Ruimtelijke ordening
o Er komen minder ministeries. Er wordt in de toelichtingen gesproken over een Ministerie van Ruimte, waarin de ministeries VROM en Verkeer en waterstaat samengaan. Dit kan bijdragen aan een meer integrale besluitvorming over ingrepen in de ruimtelijke omgeving in zijn totaliteit.
o De verantwoordelijkheid voor ruimtelijke ordening gaat van de rijksoverheid naar provincies en gemeenten. Zorgpunt is hier dat duidelijke kaderstelling is vereist. Ook moeten hier wel budgetten aan worden gekoppeld anders moeten lagere overheden meer gaan doen met minder geld.

Bezuinigingen
De BNA is uiterst bezorgd over de omvang van de bezuinigingen in het algemeen en het effect daarvan op overheidsopdrachten voor architecten. Zij vreest een periode van stilstand waarin niet meer wordt nagedacht over de ruimtelijke toekomst van ons land maar slechts geconsolideerd wordt. Dit zou kunnen leiden tot een kaalslag in de - internationaal vermaarde- Nederlandse architectenbranche.

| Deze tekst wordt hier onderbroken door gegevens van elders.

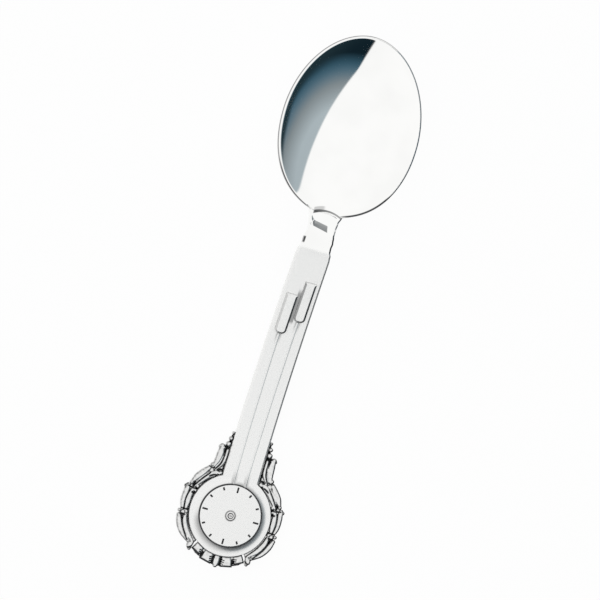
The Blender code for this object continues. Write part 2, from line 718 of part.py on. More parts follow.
def cord(name, start_x, weight_x, weight_y, material, parts):
    """Wire that lies on the case and the stem, from the dial's edge to the end of its weight."""
    start = math.sqrt((SEAT_RADIUS + JOINT_GAP) ** 2 - (abs(start_x) - CORD_RADIUS) ** 2)
    end = weight_y - WEIGHT_LENGTH / 2 - JOINT_GAP - Y_DIAL
    shape = bpy.data.curves.new(name, "CURVE")
    shape.dimensions = "3D"
    shape.bevel_depth = CORD_RADIUS
    shape.bevel_resolution = 2
    shape.render_resolution_u = 0
    shape.use_fill_caps = True
    spline = shape.splines.new("POLY")
    spline.points.add(CORD_POINTS - 1)
    for index, point in enumerate(spline.points):
        way = (index / (CORD_POINTS - 1)) ** CORD_POINT_BIAS
        x = start_x + (weight_x - start_x) * way
        along = start + (end - start) * way
        y = Y_DIAL + along
        ground = max(cove_height(math.hypot(abs(x) - CORD_RADIUS, along)), face_height(x, y))
        lift = (CORD_RADIUS + JOINT_GAP) * math.hypot(1.0, face_slope(y))
        point.co = (x, y, ground + lift, 1.0)
    shape.materials.append(material)
    made = bpy.data.objects.new(name, shape)
    parts.objects.link(made)
    weld = made.modifiers.new("close", "WELD")
    weld.merge_threshold = MERGE_DISTANCE
    return made


def place_in_case(x_share, y_share, side):
    """World plan point of shares of the case radius, on one side, drawn along with the stem's edge."""
    y = Y_DIAL + y_share * CASE_RADIUS
    beside_stem = smooth_step((y_share - STEM_EDGE_SHARE) / (1.0 - STEM_EDGE_SHARE))
    shift = beside_stem * (half_width(y) - STEM_EDGE_SHARE * CASE_RADIUS)
    return side * (x_share * CASE_RADIUS + shift), y


def leaf(name, points, side, crown_height, group):
    """One ridged leaf: stations along a curve, each with a flat foot and a peaked back."""
    bm = bmesh.new()
    stations = []
    for step in range(LEAF_STATIONS):
        share = step / (LEAF_STATIONS - 1)
        x, y, half = through_points(points, share)
        before = through_points(points, share - LEAF_TANGENT_SHARE)
        ahead = through_points(points, share + LEAF_TANGENT_SHARE) - before
        normal = Vector((ahead.y, -ahead.x)).normalized()
        peak = crown_height * (1.0 - LEAF_FALL_SHARE * share)
        back = [(across, LEAF_EDGE_HEIGHT + rise * peak) for across, rise in LEAF_SECTION_SHARES]
        section = []
        for across, z in [(-1.0, FRAME_FOOT)] + back + [(1.0, FRAME_FOOT)]:
            px, py = place_in_case(x + normal.x * half * across, y + normal.y * half * across, side)
            section.append(bm.verts.new((px, py, z)))
        stations.append(section)
    for low, high in zip(stations, stations[1:]):
        for i in range(len(low)):
            j = (i + 1) % len(low)
            bm.faces.new((low[i], low[j], high[j], high[i]))
    bm.faces.new(stations[0])
    bm.faces.new(list(reversed(stations[-1])))
    return as_cutter(piece(name, mesh_from(name, bm), None, group))


def bead(name, x, y, radius, side, group):
    """One bead, a ball that stands on the back plate."""
    bm = bmesh.new()
    px, py = place_in_case(x, y, side)
    place = Matrix.Translation((px, py, BEAD_CENTRE_HEIGHT))
    bmesh.ops.create_uvsphere(bm, u_segments=BEAD_SEGMENTS, v_segments=BEAD_RINGS,
                              radius=radius * CASE_RADIUS, matrix=place)
    return as_cutter(piece(name, mesh_from(name, bm), None, group))


def slab(name, outline, bottom, top, material, group):
    """Flat plate of an outline given as world plan points."""
    bm = bmesh.new()
    face = bm.faces.new([bm.verts.new((x, y, bottom)) for x, y in outline])
    lifted = bmesh.ops.extrude_face_region(bm, geom=[face])
    moved = [item for item in lifted["geom"] if isinstance(item, bmesh.types.BMVert)]
    bmesh.ops.translate(bm, verts=moved, vec=(0.0, 0.0, top - bottom))
    return piece(name, mesh_from(name, bm), material, group)


def fit_cutter(guides):
    """Space that the castings leave for the case and the stem, with the joint's gap."""
    bm = bmesh.new()
    radius = CASE_RADIUS + JOINT_GAP
    tall = PLATE_THICKNESS + CUT_OVERRUN
    place = Matrix.Translation((0.0, Y_DIAL, tall / 2 - CUT_OVERRUN / 2))
    bmesh.ops.create_cone(bm, cap_ends=True, segments=TURNED_STEPS, radius1=radius, radius2=radius,
                          depth=tall + CUT_OVERRUN, matrix=place)
    disc = as_cutter(piece("case_space", mesh_from("case_space", bm), None, guides))
    reach = 2 * CASE_RADIUS + CUT_OVERRUN
    near = half_width(Y_DIAL) + JOINT_GAP
    far = half_width(Y_DIAL + reach) + JOINT_GAP
    outline = [(-near, Y_DIAL), (near, Y_DIAL), (far, Y_DIAL + reach), (-far, Y_DIAL + reach)]
    strip = slab("stem_space", outline, -CUT_OVERRUN, tall, None, guides)
    return disc, as_cutter(strip)


def scroll(name, side, fit, material, parts):
    """Half frame: back plate, nine leaves and nine beads, cut clear of the case and the stem."""
    bits = collection(f"{name}_bits")
    first, last = PLATE_INNER_ANGLES
    outline = [place_in_case(PLATE_INNER_SHARE * STEM_EDGE_SHARE, PLATE_EDGE_SHARES[0][1], side)]
    for step in range(PLATE_INNER_STEPS + 1):
        turn = math.radians(first + (last - first) * step / PLATE_INNER_STEPS)
        inner = PLATE_INNER_SHARE * math.cos(turn), PLATE_INNER_SHARE * math.sin(turn)
        outline.append(place_in_case(*inner, side))
    outline += [place_in_case(x, y, side) for x, y in reversed(PLATE_EDGE_SHARES)]
    made = slab(name, outline, FRAME_FOOT, FRAME_FOOT + FRAME_PLATE_THICKNESS, material, parts)
    for index, points in enumerate(LEAF_SHARES, 1):
        leaf(f"{name}_leaf_{index}", points, side, LEAF_CROWN_HEIGHT, bits)
    for index, (x, y, radius) in enumerate(BEAD_SHARES, 1):
        bead(f"{name}_bead_{index}", x, y, radius, side, bits)
    boolean(made, "UNION", bits)
    for cutter in fit:
        boolean(made, "DIFFERENCE", cutter)
    return made


def crest(fit, material, parts):
    """End of the frame: a tongue between two pairs of lobes, with short ribs beside them."""
    bits = collection("crest_bits")
    right = [place_in_case(x, y, 1) for x, y in CREST_PLATE_SHARES[1:]]
    left = [place_in_case(x, y, -1) for x, y in reversed(CREST_PLATE_SHARES[1:])]
    outline = [place_in_case(*CREST_PLATE_SHARES[0], 1)] + right + left
    made = slab("crest", outline, FRAME_FOOT, FRAME_FOOT + FRAME_PLATE_THICKNESS, material, parts)
    leaf("crest_tongue", CREST_TONGUE_SHARES, 1, LEAF_CROWN_HEIGHT, bits)
    for side, hand in ((-1, "left"), (1, "right")):
        for index, points in enumerate(CREST_LOBE_SHARES, 1):
            leaf(f"crest_lobe_{hand}_{index}", points, side, LEAF_CROWN_HEIGHT, bits)
        for index, ends in enumerate(CREST_RIB_SHARES, 1):
            points = [(x, y, RIB_WIDTH / 2 / CASE_RADIUS) for x, y in ends]
            leaf(f"crest_rib_{hand}_{index}", points, side, RIB_WIDTH, bits)
    boolean(made, "UNION", bits)
    boolean(made, "DIFFERENCE", fit[0])
    return made


def main():
    clear_scene()
    parts = collection(COLLECTION)
    guides = collection(CUTTERS)
    satin = finish("satin_silver", (0.86, 0.86, 0.85), 1.0, 0.28)
    polished = finish("polished_silver", (0.90, 0.90, 0.89), 1.0, 0.08)
    cast = finish("cast_silver", (0.78, 0.78, 0.77), 1.0, 0.32)
    black = finish("black_enamel", (0.015, 0.015, 0.017), 0.0, 0.35)
    spoon_body(polished, parts, guides)
    dial(satin, parts, guides)
    hour_marks(black, parts)
    pivot_bush(cast, parts)
    hand_pivot(polished, parts, guides)
    pivot_washer(polished, parts)
    weight("weight_left", LEFT_WEIGHT_X, LEFT_WEIGHT_Y, satin, parts)
    weight("weight_right", RIGHT_WEIGHT_X, RIGHT_WEIGHT_Y, satin, parts)
    cord("cord_left", -CORD_OFFSET_AT_DIAL, LEFT_WEIGHT_X, LEFT_WEIGHT_Y, satin, parts)
    cord("cord_right", CORD_OFFSET_AT_DIAL, RIGHT_WEIGHT_X, RIGHT_WEIGHT_Y, satin, parts)
    fit = fit_cutter(guides)
    scroll("scroll_right", 1, fit, cast, parts)
    scroll("scroll_left", -1, fit, cast, parts)
    crest(fit, cast, parts)


main()
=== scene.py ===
"""Silver christening spoon whose handle is a small weight-driven wall clock.

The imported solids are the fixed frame. Each piece here is the fine surface of one of them, built from the
same sizes. +Y runs along the spoon to the tip of the bowl, +Z is up out of the bowl. Lengths are metres.
"""
import math

import bmesh
import bpy
import numpy as np
from bpy.props import FloatProperty, FloatVectorProperty, PointerProperty
from mathutils import Matrix, Vector


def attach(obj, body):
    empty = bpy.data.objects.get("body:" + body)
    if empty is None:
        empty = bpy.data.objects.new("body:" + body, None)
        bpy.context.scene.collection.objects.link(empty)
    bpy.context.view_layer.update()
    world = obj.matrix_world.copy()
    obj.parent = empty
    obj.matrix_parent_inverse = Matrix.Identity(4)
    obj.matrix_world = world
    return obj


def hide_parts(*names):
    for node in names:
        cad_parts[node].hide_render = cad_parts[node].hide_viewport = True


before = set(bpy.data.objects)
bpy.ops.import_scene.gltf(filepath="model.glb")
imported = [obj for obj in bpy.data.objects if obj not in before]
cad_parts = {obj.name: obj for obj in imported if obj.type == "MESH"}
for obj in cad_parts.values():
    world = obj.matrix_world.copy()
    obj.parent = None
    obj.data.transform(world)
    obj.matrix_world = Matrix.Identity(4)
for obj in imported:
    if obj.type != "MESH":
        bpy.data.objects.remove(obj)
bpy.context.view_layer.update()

bl_info = {
    "name": "Christening spoon",
    "version": (1, 0, 0),
    "blender": (4, 5, 0),
    "location": "3D View > Sidebar > Spoon",
    "description": "Builds the fine surfaces, the finishes and the stage of a silver christening spoon",
    "category": "Object",
}

# Blank: lengths from the dial's centre, widths and thicknesses
FLAT_LENGTH = 0.0160
CREASE_FROM_DIAL = 0.0805
SHOULDER_LENGTH = 0.0073
NECK_LENGTH = 0.0052
BOWL_LENGTH = 0.0497
BOWL_WIDEST_FROM_ROOT = 0.0239
STEM_WIDTH_AT_DIAL = 0.01024
STEM_END_WIDTH = 0.00954
BOWL_WIDTH = 0.0383
EDGE_RADIUS = 0.00050
PLATE_THICKNESS = 0.0020
NECK_THICKNESS = 0.0026
BOWL_THICKNESS = 0.0013
NECK_CROWN = 0.00035

# Blank: side view
HANDLE_RISE = 0.01067
NECK_STEP_DROP = 0.00175
NECK_STEP_RUN = 0.0020
NECK_FALL = 0.0002
RIM_FALL = 0.00275
CREASE_SOFTNESS = 0.00015
UNDERSIDE_SOFTNESS = 0.0016
BOWL_FOOT_DEPTH = 0.00005
BOWL_ENTRY = 0.0012
CROWN_FADE = 0.0040

# Case, dial and hour marks
DIAL_RADIUS = 0.0084
RING_WIDTH = 0.0028
COVE_HEIGHT = 0.0006
CASE_LIP = 0.00012
DIAL_THICKNESS = 0.00075
SEAT_CLEARANCE = 0.00018
HOURS = 12
LONG_MARK_EVERY = 3
MARK_MARGIN = 0.00043
LONG_MARK_LENGTH = 0.00149
SHORT_MARK_LENGTH = 0.00082
MARK_WIDTH = 0.00042
CELL_DEPTH = 0.00022
MARK_SINK = 0.00003

# Hub
PIN_RADIUS = 0.00036
PIN_CLEARANCE = 0.00004
PIN_HEAD_OVERHANG = 0.00037
PIN_HEAD_HEIGHT = 0.00022
SLOT_LENGTH = 0.00070
SLOT_WIDTH = 0.00018
SLOT_DEPTH = 0.00010
BUSH_WALL = 0.00035
BUSH_FLANGE_WIDTH = 0.00052
BUSH_FLANGE_HEIGHT = 0.00025
WASHER_WIDTH = 0.00069
WASHER_THICKNESS = 0.00030
WASHER_SINK = 0.00022
WASHER_WELL_CLEARANCE = 0.00015

# Weights and cords
WEIGHT_LENGTH = 0.0114
WEIGHT_WIDTH = 0.00315
WEIGHT_THICKNESS = 0.00060
WEIGHT_CORNER = 0.00125
WEIGHT_SPACING = 0.0008
WEIGHT_SHIFT = -0.000105
RIGHT_WEIGHT_FROM_SHOULDER = 0.0064
WEIGHT_STAGGER = 0.0042
CORD_OFFSET_AT_DIAL = 0.00170
CORD_FADE = 0.0022

# Cast frame
FRAME_FOOT = 0.00035
FRAME_PLATE_THICKNESS = 0.00090
JOINT_GAP = 0.00004

# Shares and exponents of the blank's outline and bowl
NECK_OUTLINE_SHARES = (
    (0.00, 1.000), (0.13, 0.965), (0.22, 0.875), (0.31, 0.850), (0.40, 0.865), (0.49, 0.830),
    (0.59, 0.775), (0.72, 0.795), (0.86, 0.850), (1.00, 0.970),
)
STEM_START_SHARE = 0.20
COVE_WIDTH_SHARE = 0.61
CREST_REACH_SHARE = 1.306
STEM_EDGE_SHARE = 0.453
SHOULDER_POWER = 2.15
TIP_POWER = 1.94
NECK_BLEND_POWER = 4
RISE_BEND = 0.40
RIM_BEND = 0.50
STEP_EASE = 0.10
COVE_POWER = 2.0

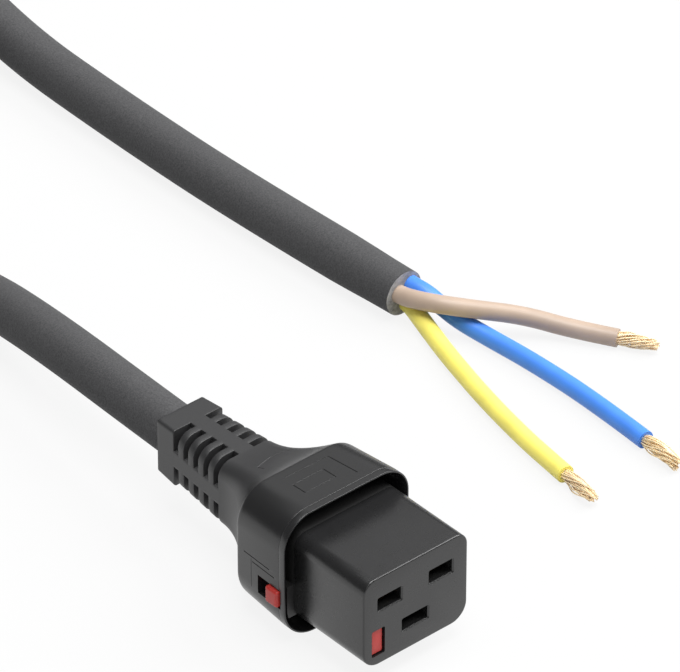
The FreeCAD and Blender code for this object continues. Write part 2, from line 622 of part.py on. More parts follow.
def cable_coil():
    """Closed ring of the coil's outer shape: three turns wide and two high."""
    inner = COIL_INNER_TURN - LEAD_RADIUS
    outer = COIL_OUTER_TURN + LEAD_RADIUS
    height = COIL_LAYERS * COIL_PITCH
    cut = LEAD_RADIUS * 0.6
    corners = (
        (inner + cut, 0), (outer - cut, 0), (outer, cut), (outer, height - cut),
        (outer - cut, height), (inner + cut, height), (inner, height - cut), (inner, cut),
    )
    section = Part.makePolygon([Vector(x, 0, z) for x, z in corners + corners[:1]])
    ring = Part.Face(section).revolve(Vector(0, 0, 0), Vector(0, 0, 1), 360)
    ring.translate(Vector(COIL_CENTRE[0], COIL_CENTRE[1], 0))
    lead_entry = coil_entry(LEAD_ROUTE[:-4:-1], -1, 0.0, COIL_PITCH)
    tail_entry = coil_entry(TAIL_ROUTE[:3], 1, TOP_LAYER_HEIGHT - 2 * LEAD_RADIUS, height)
    return ring.cut([lead_entry, tail_entry])


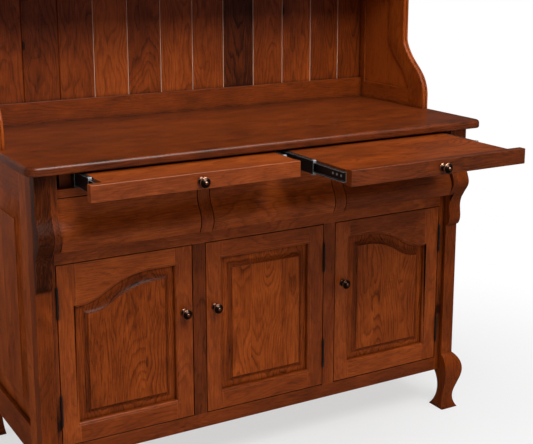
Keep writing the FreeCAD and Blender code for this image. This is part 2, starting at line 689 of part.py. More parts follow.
def drawer_supports():
    """Runners under the box sides with a guide strip on each, and one kicker over each drawer."""
    pieces = []
    top = DRAWER_ZONE_BOTTOM
    half_block = OGEE_BLOCK_W / 2
    guide = DRAWER_SIDE_GAP - GUIDE_GAP
    for side in (-1, 1):
        spans = (
            (STILE_X - half_block, STILE_X + half_block, RUNNER_W, RUNNER_W),
            (OPENING_HALF, CASE_INNER, RUNNER_W, 0),
        )
        for low, high, inner_ledge, outer_ledge in spans:
            pieces.append(between_posts(side * (low - inner_ledge), side * (high + outer_ledge),
                                        top - RUNNER_H, top))
            outer_guide = guide if outer_ledge else 0
            pieces.append(between_posts(side * (low - guide), side * (high + outer_guide),
                                        top, top + GUIDE_H))
    for name, x0, x1 in DRAWERS:
        middle = (x0 + x1) / 2
        pieces.append(block(middle - KICKER_W / 2, middle + KICKER_W / 2, FRAME_THICK, BACK_FRONT_Y,
                            DRAWER_ZONE_TOP, DRAWER_ZONE_TOP + KICKER_H))
    return pieces


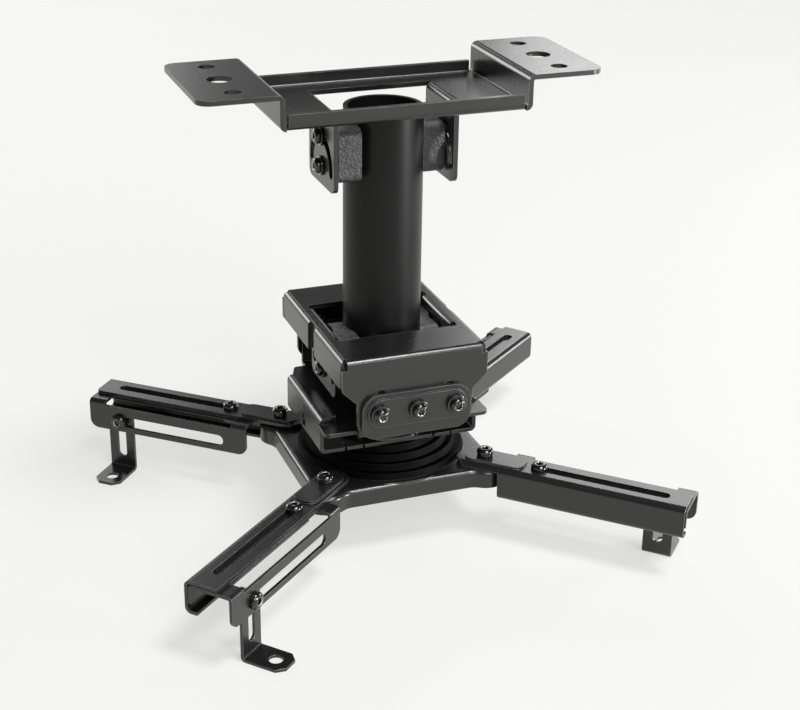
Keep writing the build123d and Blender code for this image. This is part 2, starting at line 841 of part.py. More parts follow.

De BNA maakt zich ook grote zorgen over de bezuinigingen op de lagere overheden aangezien dit tot nog meer bouwstops zou kunnen leiden dan sinds de start van de crisis al hebben plaatsgevonden. Deze hebben de architectenbranche al heftig geraakt.

Conclusie
De tekst van het regeerakkoord behelst slechts de plannen en voorstellen. Er is nog veel onduidelijk over de uitvoering en er is daarmee nog weinig te zeggen over de daadwerkelijke effecten voor de architecten en de bouw. Uiteraard zal de BNA met de nieuwe minister het gesprek aangaan over de uitwerking en uitvoering van het beleid en het effect daarvan op de bouw en de architecten.